Sábado – Pense por si

Nunca regressar ao passado

Francisco José Viegas
Francisco José Viegas 16 de novembro de 2023 às 21:31

A vida é como é: durante o último século de presença portuguesa em Macau, (...) Portugal ligou-lhe quase tanto como às Berlengas.

No início do século XX, o conhecimento que as elites europeias tinham da China era quase nulo, como é reconhecido pelas próprias, quando finalmente os diplomatas ocidentais tiveram acesso a Pequim na última fase da dinastia Qing - depois da humilhação infligida pelas duas guerras do Ópio e pela destruição e vandalização da capital. Geralmente, porque eram interesseiras, interrogavam-se acerca do futuro (que, como ensina o capitalismo comercial, é sempre promissor) mas, sobretudo, não as incomodava suficientemente o desconhecimento do passado (que dura até aos nossos dias), que mediam em comparação com a sua história, as suas maneiras à mesa, a sua economia e os seus impérios. Esse passado (na arte, na engenharia, na literatura, na administração, na ciência, etc.) era extraordinário, mas os europeus, salvo exceções muito localizadas, nunca tiveram tempo de o conhecer - quanto mais de o respeitar ou compreender.
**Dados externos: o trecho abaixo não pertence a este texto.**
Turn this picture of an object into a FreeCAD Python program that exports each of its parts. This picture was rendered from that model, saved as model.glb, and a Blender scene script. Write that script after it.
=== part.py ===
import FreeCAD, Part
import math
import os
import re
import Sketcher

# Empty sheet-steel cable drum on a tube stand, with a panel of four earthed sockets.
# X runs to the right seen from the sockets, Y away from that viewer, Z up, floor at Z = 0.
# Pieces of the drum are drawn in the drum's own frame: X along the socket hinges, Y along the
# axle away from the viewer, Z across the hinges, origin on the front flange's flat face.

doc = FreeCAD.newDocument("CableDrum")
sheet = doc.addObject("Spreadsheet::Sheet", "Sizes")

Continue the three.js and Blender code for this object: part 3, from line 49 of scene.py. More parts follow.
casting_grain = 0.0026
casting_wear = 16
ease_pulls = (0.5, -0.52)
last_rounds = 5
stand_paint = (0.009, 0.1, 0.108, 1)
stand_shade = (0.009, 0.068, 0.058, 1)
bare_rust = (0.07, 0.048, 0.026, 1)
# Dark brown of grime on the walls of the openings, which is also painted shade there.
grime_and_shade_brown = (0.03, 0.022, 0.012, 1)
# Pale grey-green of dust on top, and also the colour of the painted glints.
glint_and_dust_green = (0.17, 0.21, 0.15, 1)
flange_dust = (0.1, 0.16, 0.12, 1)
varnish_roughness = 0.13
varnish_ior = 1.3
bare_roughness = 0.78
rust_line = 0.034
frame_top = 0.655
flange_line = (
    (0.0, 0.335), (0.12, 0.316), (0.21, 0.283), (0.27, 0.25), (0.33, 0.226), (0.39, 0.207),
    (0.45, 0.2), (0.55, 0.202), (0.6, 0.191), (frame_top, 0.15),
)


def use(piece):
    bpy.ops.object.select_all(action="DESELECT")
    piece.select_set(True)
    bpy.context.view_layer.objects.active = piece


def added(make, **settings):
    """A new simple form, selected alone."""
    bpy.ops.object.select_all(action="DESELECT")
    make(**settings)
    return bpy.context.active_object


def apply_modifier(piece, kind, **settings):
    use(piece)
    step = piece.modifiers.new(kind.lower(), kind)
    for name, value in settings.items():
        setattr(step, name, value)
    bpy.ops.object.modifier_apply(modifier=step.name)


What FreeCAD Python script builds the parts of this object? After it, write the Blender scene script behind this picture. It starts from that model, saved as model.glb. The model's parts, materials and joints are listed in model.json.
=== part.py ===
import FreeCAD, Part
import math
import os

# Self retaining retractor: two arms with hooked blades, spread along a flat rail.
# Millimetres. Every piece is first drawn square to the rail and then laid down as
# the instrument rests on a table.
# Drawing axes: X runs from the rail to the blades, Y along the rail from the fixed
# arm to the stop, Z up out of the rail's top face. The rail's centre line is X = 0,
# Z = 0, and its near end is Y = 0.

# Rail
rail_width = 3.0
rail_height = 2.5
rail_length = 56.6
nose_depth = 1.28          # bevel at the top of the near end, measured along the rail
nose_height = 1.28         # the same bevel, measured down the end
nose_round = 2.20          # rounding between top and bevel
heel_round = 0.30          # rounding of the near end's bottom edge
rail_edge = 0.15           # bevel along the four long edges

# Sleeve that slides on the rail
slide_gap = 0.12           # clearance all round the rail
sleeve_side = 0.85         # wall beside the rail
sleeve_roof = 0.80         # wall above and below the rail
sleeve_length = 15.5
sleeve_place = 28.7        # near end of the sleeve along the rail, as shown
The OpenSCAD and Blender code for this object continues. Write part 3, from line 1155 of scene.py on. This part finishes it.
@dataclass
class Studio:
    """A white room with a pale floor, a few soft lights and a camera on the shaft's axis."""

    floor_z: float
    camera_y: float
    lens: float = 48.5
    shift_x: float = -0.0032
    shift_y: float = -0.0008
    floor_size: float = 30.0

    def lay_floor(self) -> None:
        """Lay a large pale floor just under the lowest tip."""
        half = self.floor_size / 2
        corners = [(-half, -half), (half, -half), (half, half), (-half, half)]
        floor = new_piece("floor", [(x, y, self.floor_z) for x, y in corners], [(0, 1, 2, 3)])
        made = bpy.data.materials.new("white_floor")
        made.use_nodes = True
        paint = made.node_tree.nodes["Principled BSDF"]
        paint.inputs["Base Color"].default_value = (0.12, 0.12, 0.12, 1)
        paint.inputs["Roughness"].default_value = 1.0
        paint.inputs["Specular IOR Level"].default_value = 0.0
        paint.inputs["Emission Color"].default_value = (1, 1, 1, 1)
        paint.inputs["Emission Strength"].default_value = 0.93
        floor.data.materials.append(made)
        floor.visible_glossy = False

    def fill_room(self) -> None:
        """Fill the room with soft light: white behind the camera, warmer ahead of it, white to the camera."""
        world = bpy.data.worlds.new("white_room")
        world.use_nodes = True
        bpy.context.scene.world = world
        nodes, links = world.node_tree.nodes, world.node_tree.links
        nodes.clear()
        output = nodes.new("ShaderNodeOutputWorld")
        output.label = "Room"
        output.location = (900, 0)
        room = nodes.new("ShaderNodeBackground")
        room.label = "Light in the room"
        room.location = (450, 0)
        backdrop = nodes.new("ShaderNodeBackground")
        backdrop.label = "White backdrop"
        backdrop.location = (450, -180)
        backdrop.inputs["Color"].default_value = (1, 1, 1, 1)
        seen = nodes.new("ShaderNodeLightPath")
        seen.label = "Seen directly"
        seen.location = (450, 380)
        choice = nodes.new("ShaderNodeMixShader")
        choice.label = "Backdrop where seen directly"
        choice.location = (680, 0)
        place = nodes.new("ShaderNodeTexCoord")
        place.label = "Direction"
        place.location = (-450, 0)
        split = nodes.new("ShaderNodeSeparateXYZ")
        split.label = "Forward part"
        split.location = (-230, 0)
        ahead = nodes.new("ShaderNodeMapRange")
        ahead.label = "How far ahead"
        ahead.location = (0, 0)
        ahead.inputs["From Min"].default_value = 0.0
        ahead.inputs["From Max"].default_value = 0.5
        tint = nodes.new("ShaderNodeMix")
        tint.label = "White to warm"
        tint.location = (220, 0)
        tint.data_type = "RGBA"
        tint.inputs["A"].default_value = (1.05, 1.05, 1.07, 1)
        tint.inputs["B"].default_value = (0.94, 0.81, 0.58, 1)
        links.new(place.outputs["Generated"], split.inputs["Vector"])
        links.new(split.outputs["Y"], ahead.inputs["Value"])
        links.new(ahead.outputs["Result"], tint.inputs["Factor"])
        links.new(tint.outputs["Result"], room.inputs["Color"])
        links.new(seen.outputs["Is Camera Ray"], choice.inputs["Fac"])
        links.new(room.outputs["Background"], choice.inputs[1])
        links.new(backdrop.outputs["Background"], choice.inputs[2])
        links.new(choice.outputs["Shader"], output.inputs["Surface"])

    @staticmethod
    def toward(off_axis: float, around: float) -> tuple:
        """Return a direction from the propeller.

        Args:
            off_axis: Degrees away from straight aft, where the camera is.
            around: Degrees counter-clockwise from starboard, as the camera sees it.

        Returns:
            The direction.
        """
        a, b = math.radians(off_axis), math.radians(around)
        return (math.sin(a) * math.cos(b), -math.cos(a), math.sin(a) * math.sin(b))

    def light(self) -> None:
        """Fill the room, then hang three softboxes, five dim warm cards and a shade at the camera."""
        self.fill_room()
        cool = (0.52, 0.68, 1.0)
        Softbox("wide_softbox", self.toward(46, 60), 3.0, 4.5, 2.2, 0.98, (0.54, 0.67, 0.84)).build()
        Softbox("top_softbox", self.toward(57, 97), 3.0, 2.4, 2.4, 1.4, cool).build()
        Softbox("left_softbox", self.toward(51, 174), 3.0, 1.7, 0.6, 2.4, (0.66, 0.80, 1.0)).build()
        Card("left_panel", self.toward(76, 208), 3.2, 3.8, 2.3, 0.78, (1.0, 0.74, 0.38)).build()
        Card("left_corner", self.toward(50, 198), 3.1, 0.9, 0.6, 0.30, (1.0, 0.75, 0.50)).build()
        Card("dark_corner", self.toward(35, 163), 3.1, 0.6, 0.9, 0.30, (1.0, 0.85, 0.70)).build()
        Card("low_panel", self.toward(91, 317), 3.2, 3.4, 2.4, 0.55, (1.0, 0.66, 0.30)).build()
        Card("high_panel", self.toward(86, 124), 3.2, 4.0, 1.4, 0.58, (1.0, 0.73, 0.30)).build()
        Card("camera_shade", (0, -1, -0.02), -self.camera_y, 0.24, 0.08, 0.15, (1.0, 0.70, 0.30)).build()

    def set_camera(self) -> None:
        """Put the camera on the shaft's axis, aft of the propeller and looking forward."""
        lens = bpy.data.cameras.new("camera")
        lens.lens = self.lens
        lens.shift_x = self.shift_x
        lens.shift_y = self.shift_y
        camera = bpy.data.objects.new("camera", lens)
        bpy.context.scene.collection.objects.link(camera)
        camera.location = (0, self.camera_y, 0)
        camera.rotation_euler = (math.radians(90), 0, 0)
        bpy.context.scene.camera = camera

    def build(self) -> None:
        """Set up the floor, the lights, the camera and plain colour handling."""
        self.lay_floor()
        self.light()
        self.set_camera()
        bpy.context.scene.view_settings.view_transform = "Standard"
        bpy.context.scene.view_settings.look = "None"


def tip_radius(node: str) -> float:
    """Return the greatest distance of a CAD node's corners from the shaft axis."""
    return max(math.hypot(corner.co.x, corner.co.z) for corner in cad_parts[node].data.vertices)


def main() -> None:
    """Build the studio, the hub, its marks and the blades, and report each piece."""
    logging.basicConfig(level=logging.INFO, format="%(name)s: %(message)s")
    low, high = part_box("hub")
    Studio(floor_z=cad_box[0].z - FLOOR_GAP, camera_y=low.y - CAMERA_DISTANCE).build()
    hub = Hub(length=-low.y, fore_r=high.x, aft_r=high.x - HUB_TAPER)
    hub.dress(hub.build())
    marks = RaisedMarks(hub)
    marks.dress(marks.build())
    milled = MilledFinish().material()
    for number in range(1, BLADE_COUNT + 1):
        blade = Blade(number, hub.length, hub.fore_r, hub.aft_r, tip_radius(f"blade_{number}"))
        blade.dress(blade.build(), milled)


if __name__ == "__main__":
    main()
Macau foi uma espécie de sorte que nos coube; por o imperador se ter recusado a receber os enviados de Lisboa, no século XVI, ficámos confinados ao sul e, com o tempo, a três pequenas porções no estuário do Rio das Pérolas, Macau, Coloane e Taipa, que hoje já não são parte do território (encostado a Zhuhai, na província de Guangdong) nem entram na condição de ilhas - mas um aterro contínuo dominado pelo império do jogo. Não vale a pena lamentarmo-nos. A vida é como é: durante o último século de presença portuguesa em Macau (de 1887, data em que, em Pequim, foi assinado o tratado de cedência "perpétua" do território, até 1987, quando - igualmente em Pequim - foi assinado o acordo para a sua devolução à China), Portugal ligou-lhe quase tanto como às Berlengas, salvo quando se percebeu a dinheirama que o jogo e a construção podiam canalizar para Lisboa. Se querem perceber como Macau se podia perpetuar na nossa memória, leiam Amor e Dedinhos de Pé, de Henrique Senna Fernandes; se querem recordar como Macau se perpetuou e se ignorou, leiam os romances de Fernando Sobral (A Grande Dama do Chá,O Segredo do Hidroavião,O Navio do Ópio,O Jogo das Escondidas, etc.) - que mostram episódios de cobiça, amor, segredo, aventura e ilusão, dos anos 20 até ao final do pequeno império português.